The problems, though, were fully in evidence at the Imperial when I saw the show again. Les Miserables has always been a show of ludicrous excesses. From the truly self-important story that explains itself with a synopsis in the Playbill to the soaring music, the student revolutionaries who all must appear the ultimate victims in the conflict, the neverending struggle between Valjean and Javert, Eponine's unrequited love for Marius... In Les Miserables, everything is ten times bigger than it needs to be. But that's what makes the show the show. Without that, there's an important element missing, and you realize--through the smaller performances--that the show itself has cracks and seams galore.

The show currently playing at the Imperial seems to have a quaint, innocent quality unbefitting the Les Miserables material and the almost epic history of the work itself. The sets creak when they're moving, the once impressive barricade and barrage of turntable movement just looks silly with the advances in stage technology made since the show premiered, and the decline of the British pop opera has given the whole thing a disjointed feel, as though it's a living relic of a time long gone. Well, in a way, it is.

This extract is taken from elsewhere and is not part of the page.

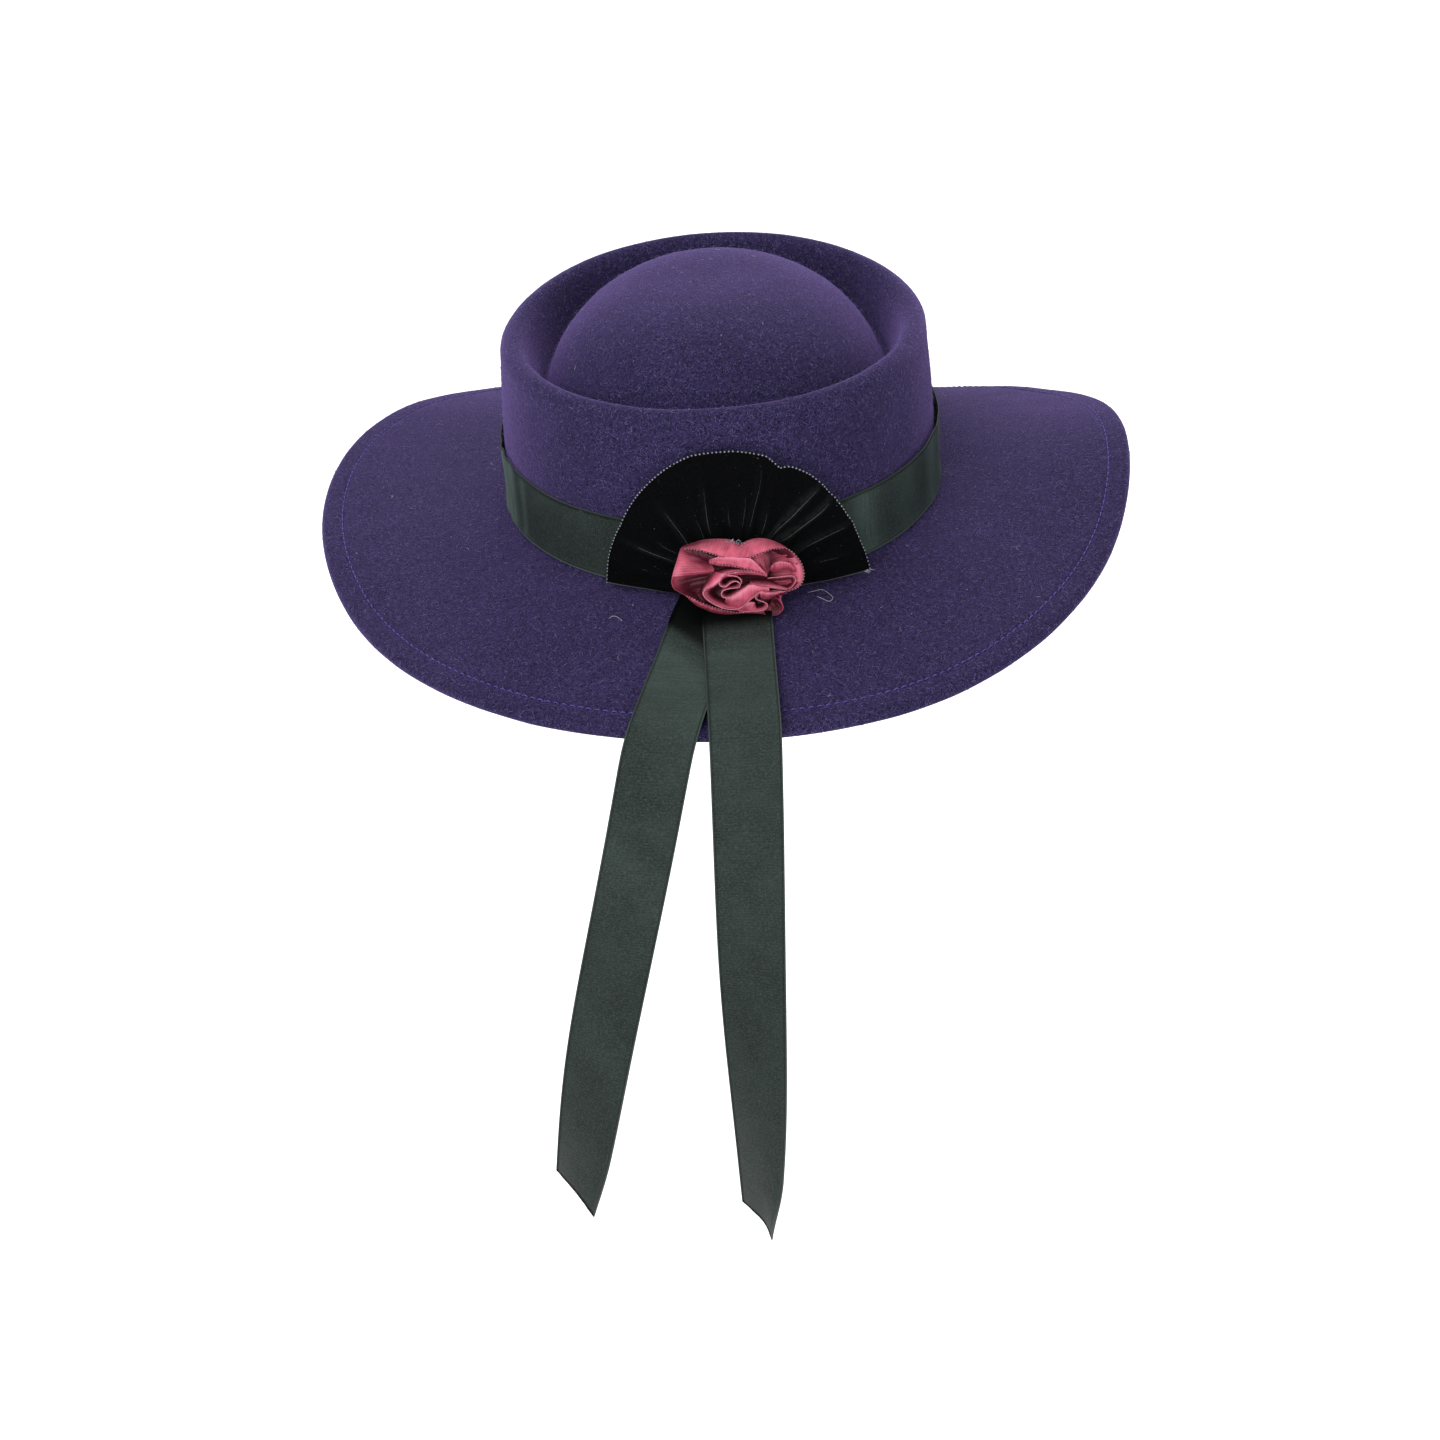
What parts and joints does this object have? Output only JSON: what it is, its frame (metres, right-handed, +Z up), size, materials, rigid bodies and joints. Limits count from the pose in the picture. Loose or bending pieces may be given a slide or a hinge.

Oh, regardless, the show still has merit--some of the music is truly remarkable and blood-pounding, and the cast is unquestionably talented. But they lack that spark, that little something extra that made Les Miserables more than just another show in the first place. Ivan Rutherford sings Valjean well--far better than Colm Wilkinson ever did, judging by the sheer number of recordings available--but, without Wilkinson's bombast, Valjean seems to vanish onstage. I saw an understudy for Javert--David McDonald--and he did a perfectly admirable job. Just not big enough, not special enough, not... Javert enough (but, after Philip Quast's jaw-dropping display in the Tenth Anniversary Concert, can anyone ever be as much a Javert again?). I also saw an understudy (Neal Mayer) for Thenardier who was mainly walking through it--was "Master of the House" always this boring, or has that changed since the original companies and recordings as well? Kristin Huxhold, also an understudy, was Cosette--again fine, but unremarkable. Christopher Mark Peterson's Enjolras lacked life. I was surprised by Ellen Hornberger's adorable, moving, and very well-sung Young Cosette, but Stephen Scarpulla's Gavroche--while funny--was too forced and not heavy enough--a streetwise youth he never appeared to be.

Where Les Miserables is now is, I fear, where it will remain for the rest of its time on Broadway. As good as the show's performers are--and they are all far more than proficient technically--they simply aren't up to the higher requirements of the roles, requirements no one could truly list on an audition notice. The days, for example, of the irresponsible belts of Patti LuPone and Randy Graff are long gone, replaced by the warm, rich sound of Jacquelyn Piro, a gifted performer in the right role (who blew me away on the big tour about three years ago), but who here is about as right for Fantine as Kiri Te Kenawa would be. Of the performers in the current company, the only one sufficiently big, sufficiently "out there" for the experience is Betsy Joslyn, formerly of Sweeney Todd, A Doll's Life, Beauty and the Beast, and a number of other shows. Her Madame Thenardier is earthy and hilarious, as all Madame Thenardiers must be, but she had a bigness and a presence that caught your eye and wouldn't let you go. If only all the performers had that.

By the way, in case you're wondering about the infamous cuts made the show to trim the running time down to less than three hours... Yes, they hurt the show. Clarity of narrative has never been one of the strengths of Les Miserables, but the changes serve more to shave away the silence, contemplation, and--for want of a better term--"acting time" that Les Miserables always needed just to stay afloat onstage as opposed to on record. Shortening lines here and there, eliminating some blocking, or cutting verses or parts of verses succeed only in making the show shorter.

Ultimately, what happens is the drama is trimmed, the drama is cut, the drama is forgotten. Has anyone ever gone to see Les Miserables for its drama? Who knows? I certainly can't say--I doubt I ever have (this was only my second time seeing the show). Les Miserables was never really about drama--it was about people, about being a phenomenon, and about being big and splashy. When those things are gone--as they are in the Broadway production, at least currently--the drama is all that remains. In the case of this show, that's really not the best thing. I hope Les Miserables can regain what it's lost, but I'm not hopeful. The British pop opera era is over, most likely for the best, along with all the trappings that--while it was here--made it so special. Les Miserables was of that time, and feels sorely out of place--and out of sorts--on the Broadway of 2001.